そして、料理を提供するお店にもメリットがあるといいます。

ダル・マットグループの取締役、齊藤 誠さんは、番組の中で次のようにおっしゃっています。

「そこ(宅配)に対してのスタッフだったり自社でやる場合は難しい。」

「(このサービスで)いろいろな場面でうちの料理をご提供出来るという・・・」

 

このサービスを展開するウーバー、海外では一般のドライバーが自家用車にお客を乗せるライドシェアサービスを展開しています。

2014年に日本に進出しましたが、道路運送法に違反する可能性があるとしてごく一部の地域を除いては普及していません。

今回のデリバリーサービスについては、特に資格や免許も必要ありません。

更にこのシステムを使って新たなビジネスを展開しようともくろんでいます。

ウーバージャパンの社長、高橋 正巳さんは、番組の中で次のようにおっしゃっています。

「実は海外ではメッセンジャー便に近いような物のデリバリーサービスも開始してきておりまして、まだまだ弊社の需要と供給のマッチングのプラットフォームを生かすことで人だったり物だったりサービスだったり、いろんなものを今後も運んでいけるんじゃないかと期待しています。」

 

シェアリングサービスのウーバーは、自動車で人を運ぶのは日本の場合、まだまだ規制の問題もあるということでまずはデリバリーサービスを始めるということです。

番組コメンテーターで学習院大学の教授、伊藤 元重さんは、次のようにおっしゃっています。

「アマゾンはご存知のようにもの凄い勢いで伸びていって、物流が非常に厳しいんです、ネックでね。」

「そのアマゾンの物流にウーバーを使いましょうという試みがあるらしいんですよ。」

「どういうふうにやるかわかりませんけども、とにかくここからこういうものを動かしたいというニーズがいっぱいある時に、それに手を挙げる人いっぱいいますよね。」

「暇な人がちょっと日曜日にアルバイトやるとか、ひょっとしたら中小の物流業者で小さなトラック2つや3つ持っているところがどんどん入っていくと。」

「で、そういうふうに考えていくと、今日のは食事の販売だったんですけど、いろんなデリバリーがあって、特にアマゾンのようなどんどん伸びていくようなデリバリーのところっていうのはひょっとしたら今の既存の物流業者だけじゃなくてこういうかたちのいわゆるシェアリングはあり得るかもしれないですよね。」

「まあ、何でもいろんな資源を有効に使うって重要でね、シェアリングサービスでよく我々ウーバーとエアビーアンドビー(Airbnb)、部屋のシェアリングっていうんですけど、私は究極のシェアリングはスキルと人材だと思うんですよ。」

「いろんなスキルを持っている人いますでしょ。」

「それを登録しておいて短時間使う。」

「あるいは企業の方もその都度使っていくというんですか。」

「そういう意味ではウーバーのような?はまだいろんな広がりがあるかもしれませんね。」

 

以上、番組の内容をご紹介してきました。

こうした動きをみると、あらためてインターネットという情報間のコミュニケーション・インフラの大変な威力を感じます。

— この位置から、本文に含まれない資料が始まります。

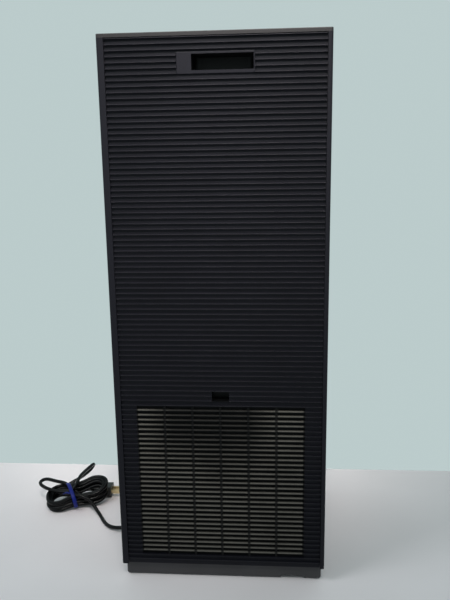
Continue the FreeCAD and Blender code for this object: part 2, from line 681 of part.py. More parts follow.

考えてみれば、これまで繰り返しテクノロジーの進化とともに先駆的な企業により新しい商品やサービスが生まれてきました。

また、こうした先駆的な企業は既存の企業ではなく、異業種のベンチャー企業でした。

更に、こうした先駆的な企業は先入観がないことから柱となるテクノロジーを生かして対象とする商品やサービスの幅を拡大してきました。

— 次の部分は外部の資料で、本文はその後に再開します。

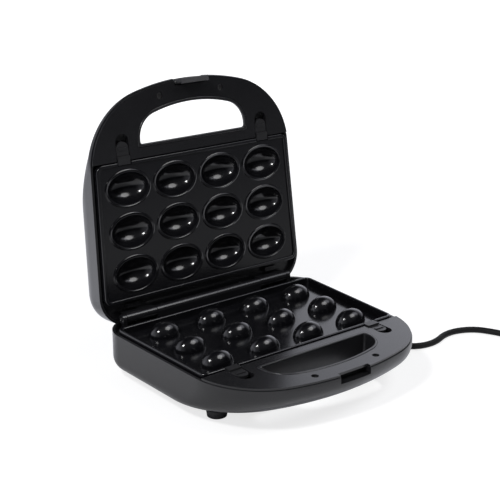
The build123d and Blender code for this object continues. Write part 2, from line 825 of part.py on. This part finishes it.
# ---- lead ---------------------------------------------------------------------------------------
cord_z = floor_z + cord_diameter / 2
cord_route = [
    (cord_exit_x, housing_back_y + bush_flange + bush_length, -cord_exit_depth),
    (62.0, 54.0, -21.0),
    (66.0, 78.0, -31.0),
    (82.0, 97.0, -41.0),
    (106.0, 100.0, cord_z),
    (130.0, 84.0, cord_z),
    (142.0, 54.0, cord_z),
    (140.0, 14.0, cord_z),
    (133.0, -28.0, cord_z),
    (132.0, -66.0, cord_z),
    (127.0, -100.0, cord_z),
    (138.0, -131.0, cord_z),
    (164.0, -140.0, cord_z),
    (194.0, -128.0, cord_z),
    (221.0, -137.0, cord_z),
    (233.0, -158.0, cord_z),
    (238.4, -175.2, cord_z),
]
coil_lead_in = 22.0       # straight stretch between the route's end and the coil's turns
coil_exit_angle = -30.0   # where the end with the plug leaves the turns
coil_rise = 5.8           # from one turn up to the turn lying on it
coil_width = 5.6          # across the turns, a little inside their rounded flanks


def corner_radii(route):
    """Radius of each corner: 0.45 of the shorter run over the tangent of half the turn."""
    radii = []
    for before, here, after in zip(route, route[1:], route[2:]):
        into = Vector(*here) - Vector(*before)
        out = Vector(*after) - Vector(*here)
        turn = math.radians(into.get_angle(out))
        radii.append(0.45 * min(into.length, out.length) / math.tan(turn / 2))
    return radii


def power_cord():
    radii = corner_radii(cord_route)
    print("cord radii", [round(r, 1) for r in radii])
    path = FilletPolyline(*cord_route, radius=radii)
    tube = sweep(Plane(origin=path @ 0, z_dir=path % 0) * Circle(cord_diameter / 2), path=path)
    print("cord length", round(path.length, 1), "volume share",
          round(tube.volume / (path.length * math.pi * cord_diameter ** 2 / 4), 4))
    return tube


def direction(angle):
    return Vector(math.cos(math.radians(angle)), math.sin(math.radians(angle)), 0)


def coil_places():
    """Where the lead runs on to the coil, the coil's middle, and where the plug's end leaves it."""
    before, end = Vector(*cord_route[-2]), Vector(*cord_route[-1])
    heading = (end - before).normalized()
    entry = end + heading * coil_lead_in
    middle = entry + Vector(-heading.Y, heading.X, 0) * coil_radius
    leaving = middle + direction(coil_exit_angle) * coil_radius + Vector(0, 0, coil_rise)
    return end, entry, middle, leaving


def tube_between(start, end, radius):
    run = end - start
    return Plane(origin=start, z_dir=run) * extrude(Circle(radius), run.length)


def cord_coil():
    """Outer shape of the stored turns, with the straight stretches where the lead joins and leaves."""
    end, entry, middle, leaving = coil_places()
    half = cord_diameter / 2
    upright = Pos(middle.X + coil_radius, middle.Y, cord_z + coil_rise / 2)
    profile = Plane.XZ * RectangleRounded(coil_width, coil_width + coil_rise, half - 0.6)
    ring = revolve(upright * profile, Axis((middle.X, middle.Y, 0), (0, 0, 1)))
    out = leaving + direction(coil_exit_angle + 90) * coil_lead_in
    return ring + tube_between(end, entry, half) + tube_between(leaving, out, half)


def plug():
    """Moulded plug body with its tapered relief, and its two blades, laid beside the coil."""
    _, _, _, leaving = coil_places()
    heading = direction(coil_exit_angle + 90)
    start = leaving + heading * coil_lead_in
    place = Plane(origin=start, x_dir=direction(coil_exit_angle), z_dir=heading)
    relief = loft([Circle(cord_diameter / 2 + 0.8), Pos(0, 0, plug_relief) * Circle(plug_height / 2 - 3)])
    grip = loft([Pos(0, 0, plug_relief - 1) * RectangleRounded(plug_width - 8, plug_height - 4, 5),
                 Pos(0, 0, plug_relief + plug_length) * RectangleRounded(plug_width, plug_height, 4)])
    front = plug_relief + plug_length
    blades = []
    body = relief + grip
    for side in (-1, 1):
        x = side * blade_spread / 2
        blade = box(x - blade_thick / 2, x + blade_thick / 2, -blade_width / 2, blade_width / 2,
                    front - 6, front + blade_length)
        body = body - blade
        hole = Pos(x, 0, front + blade_length - 4) * Rot(0, 90, 0) * Cylinder(1.5, 4)
        blades.append(place * (blade - hole))
    return place * body, Compound(children=blades)


def solids_of(shape):
    return shape.solids()


# ---- assembly -----------------------------------------------------------------------------------
def build():
    nodes = {}
    lower_frame = finish_frame(hinge_base(frame(base_recess_width, base_lip_y)), rear_screw_spread)
    nodes["base_shell"] = base_shell()
    nodes["base_frame"] = to_base(lower_frame)
    nodes["lower_plate"] = to_base(dished_plate())
    nodes["lower_heater"] = to_base(heater(lower_surface, -pin_end_z))
    nodes["lower_reflector"] = to_base(reflector_pan(lower_surface))
    nodes["lower_reflector_screws"] = to_base(reflector_screws(lower_surface + pan_depth))
    nodes["lower_frame_screws"] = to_base(frame_screws(rear_screw_spread))
    nodes["thermostat"] = thermostat()
    nodes["thermal_fuse"] = thermal_fuse()
    nodes["terminal_block"] = terminal_block()
    nodes["lower_wires"] = lower_wires()
    nodes["mains_leads"] = mains_leads()
    nodes["cord_clamp"] = cord_clamp()
    nodes["cord_bush"] = cord_bush()
    for name, (x, y) in foot_places().items():
        nodes[name] = foot(x, y)
    nodes["foot_screws"] = foot_screws()
    nodes["left_hinge_pin"] = hinge_pin(-1)
    nodes["right_hinge_pin"] = hinge_pin(1)
    nodes["lower_left_catch"] = to_base(catch(-1))
    nodes["lower_right_catch"] = to_base(catch(1))
    nodes["lid_shell"] = lid_shell()
    upper_frame = hinge_lid(frame(lid_recess_width, lid_lip_y)) - latch_pin_bore()
    nodes["lid_frame"] = to_lid(finish_frame(upper_frame, lid_rear_screw_spread))
    nodes["upper_plate"] = to_lid(cupped_plate())
    nodes["upper_heater"] = to_lid(heater(upper_surface, upper_surface + pan_depth + 1.8))
    nodes["upper_reflector"] = to_lid(reflector_pan(upper_surface))
    nodes["upper_reflector_screws"] = to_lid(reflector_screws(upper_surface + pan_depth))
    nodes["upper_wires"] = upper_wires()
    nodes["upper_frame_screws"] = to_lid(frame_screws(lid_rear_screw_spread))
    nodes["upper_left_catch"] = to_lid(catch(-1))
    nodes["upper_right_catch"] = to_lid(catch(1))
    nodes["power_lamp_lens"] = lamp_lens(-1)
    nodes["ready_lamp_lens"] = lamp_lens(1)
    nodes["lamp_board"] = lamp_board()
    nodes["latch"] = latch_lever()
    nodes["latch_pin"] = latch_pin()
    nodes["power_cord"] = power_cord()
    nodes["cord_coil"] = cord_coil()
    nodes["plug_body"], nodes["plug_blades"] = plug()
    return nodes


cord_nodes = ("power_cord", "cord_coil", "plug_body", "plug_blades")


def main():
    os.makedirs("parts", exist_ok=True)
    nodes = build()
    own = Compound(children=[Compound(solids_of(s)) for n, s in nodes.items() if n not in cord_nodes])
    bounds = own.bounding_box()
    middle = (bounds.min.Y + bounds.max.Y) / 2
    shift = Pos(0, -middle, -floor_z)
    print("hinge axis", (0, round(-middle, 4), round(-floor_z, 4)))
    print("box without the lead", [round(v, 2) for v in (*own.bounding_box().min, *own.bounding_box().max)])
    print("shift", round(-middle, 4), round(-floor_z, 4), "x", round(bounds.min.X, 3), round(bounds.max.X, 3))
    for name, shape in nodes.items():
        solids = [shift * s for s in solids_of(shape)]
        export_step(Compound(children=solids) if len(solids) > 1 else solids[0], f"parts/{name}.step")


main()
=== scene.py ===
import json
import math
import bmesh
import bpy
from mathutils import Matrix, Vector


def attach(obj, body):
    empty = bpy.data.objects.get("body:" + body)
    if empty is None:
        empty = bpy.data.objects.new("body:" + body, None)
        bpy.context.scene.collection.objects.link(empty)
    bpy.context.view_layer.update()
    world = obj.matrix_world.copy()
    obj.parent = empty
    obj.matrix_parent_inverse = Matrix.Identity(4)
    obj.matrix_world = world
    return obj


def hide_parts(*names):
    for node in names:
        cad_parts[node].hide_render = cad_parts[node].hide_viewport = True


print("scene: loading the frame")
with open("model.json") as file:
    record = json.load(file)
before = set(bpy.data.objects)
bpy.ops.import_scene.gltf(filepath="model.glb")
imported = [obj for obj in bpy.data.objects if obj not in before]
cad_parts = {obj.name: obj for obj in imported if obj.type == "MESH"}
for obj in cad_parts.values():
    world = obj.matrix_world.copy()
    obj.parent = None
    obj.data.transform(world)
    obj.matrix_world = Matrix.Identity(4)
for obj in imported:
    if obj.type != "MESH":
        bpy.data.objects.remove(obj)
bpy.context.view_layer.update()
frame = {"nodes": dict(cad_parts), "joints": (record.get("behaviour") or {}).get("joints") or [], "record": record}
hinge = Vector(frame["joints"][0]["pos_m"])     # the lid's hinge axis: the places below start there
slotOf = {part["node"]: part["material_slot"] for part in frame["record"]["subparts"]}
bodies = frame["record"]["behaviour"]["bodies"]
bodyOf = {node: body for body, nodes in bodies.items() for node in nodes}


def addObject(name, data):
    obj = bpy.data.objects.new(name, data)
    bpy.context.scene.collection.objects.link(obj)
    return obj


# the camera stands at the front left, a little above the open lid
camera = {
    "place": (-0.5922, -0.8316, 0.3942),        # from the hinge, in metres
    "azimuth": -37.67,
    "elevation": 18.84,
    "lens": 82.63,                              # millimetres
    "sensor": 36.0,
}


def makeCamera():
    data = bpy.data.cameras.new("camera")
    data.lens = camera["lens"]
    data.sensor_width = camera["sensor"]
    obj = addObject("camera", data)
    a = math.radians(camera["azimuth"])
    e = math.radians(camera["elevation"])
    back = Vector((math.sin(a) * math.cos(e), -math.cos(a) * math.cos(e), math.sin(e)))
    obj.location = hinge + Vector(camera["place"])
    obj.rotation_euler = back.to_track_quat("Z", "Y").to_euler()
    bpy.context.scene.camera = obj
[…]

例えば、アマゾンは当初は本やCDを販売対象としていましたが、今や日用品全般を扱っています。

同様に、ウーバーも当初は一般ドライバーを利用した配車サービスのみでしたが、そのシステムを生かして今や様々なデリバリーサービスの世界展開を進めようとしています。

そして、そのアマゾンとウーバーは物流における協業を進める動きがあるというのです。

 

こうしたシェアリングサービスの流れの行き着く先として以下のような状況がイメージ出来ます。

・一般人が容易に自分のスキルを生かせる仕事を見つけて働く機会を得ることが出来る

・商品の購入者やサービスを受けるユーザーは、これまでよりも低価格で購入したり、サービスを受けることが出来るようになる

・既存の販売業者や配送業者は一般人には出来ない特化したサービスを提供出来なければ、生き残ることが出来ない

 

こうした状況は、伊藤さんのおっしゃっているようにまさに“究極のシェアリングはスキルと人材”ということになります。

 

さて、こうして考えてくると、アマゾンやウーバーのサービスの本質は商品やサービスを望む消費者やユーザーとそうした商品やサービスの提供者、すなわち需要と供給とのマッチングであるということが見えてきました。

そして、シェアリングはそうした結果もたらされる成果の一つとして位置付けられるのです。